Written task = Say how many lines contain the string "bodies". Give no other output.

++++++++++++++++++++

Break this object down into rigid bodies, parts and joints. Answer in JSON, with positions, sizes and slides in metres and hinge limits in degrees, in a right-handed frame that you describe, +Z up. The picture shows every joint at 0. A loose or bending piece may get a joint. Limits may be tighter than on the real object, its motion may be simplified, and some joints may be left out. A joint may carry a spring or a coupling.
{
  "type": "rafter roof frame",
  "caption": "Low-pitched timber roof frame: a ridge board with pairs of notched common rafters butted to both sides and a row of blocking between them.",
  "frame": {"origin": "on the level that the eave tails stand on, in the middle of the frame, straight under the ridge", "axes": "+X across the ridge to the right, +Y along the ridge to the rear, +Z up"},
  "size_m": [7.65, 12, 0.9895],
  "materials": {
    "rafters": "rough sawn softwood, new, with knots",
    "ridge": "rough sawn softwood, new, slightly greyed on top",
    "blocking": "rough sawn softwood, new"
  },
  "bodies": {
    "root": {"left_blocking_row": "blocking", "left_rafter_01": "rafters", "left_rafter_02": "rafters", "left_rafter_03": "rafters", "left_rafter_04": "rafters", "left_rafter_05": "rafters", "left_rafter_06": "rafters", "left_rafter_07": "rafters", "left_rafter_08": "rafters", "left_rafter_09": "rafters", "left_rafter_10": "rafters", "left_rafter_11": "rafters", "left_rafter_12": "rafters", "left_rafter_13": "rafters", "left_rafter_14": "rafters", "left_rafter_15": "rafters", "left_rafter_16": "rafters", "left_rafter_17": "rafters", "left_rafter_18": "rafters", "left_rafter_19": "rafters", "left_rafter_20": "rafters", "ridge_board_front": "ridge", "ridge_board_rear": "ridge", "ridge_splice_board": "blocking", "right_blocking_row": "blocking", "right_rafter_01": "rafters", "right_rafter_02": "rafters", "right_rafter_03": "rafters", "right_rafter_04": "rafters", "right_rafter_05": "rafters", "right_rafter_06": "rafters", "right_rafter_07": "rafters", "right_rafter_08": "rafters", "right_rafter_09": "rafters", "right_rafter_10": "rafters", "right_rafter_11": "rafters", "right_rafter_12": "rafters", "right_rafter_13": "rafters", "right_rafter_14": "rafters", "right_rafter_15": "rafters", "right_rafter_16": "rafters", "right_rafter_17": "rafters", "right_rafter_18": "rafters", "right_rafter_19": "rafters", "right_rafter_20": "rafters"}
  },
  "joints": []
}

++++++++++++++++++++

Response below = 2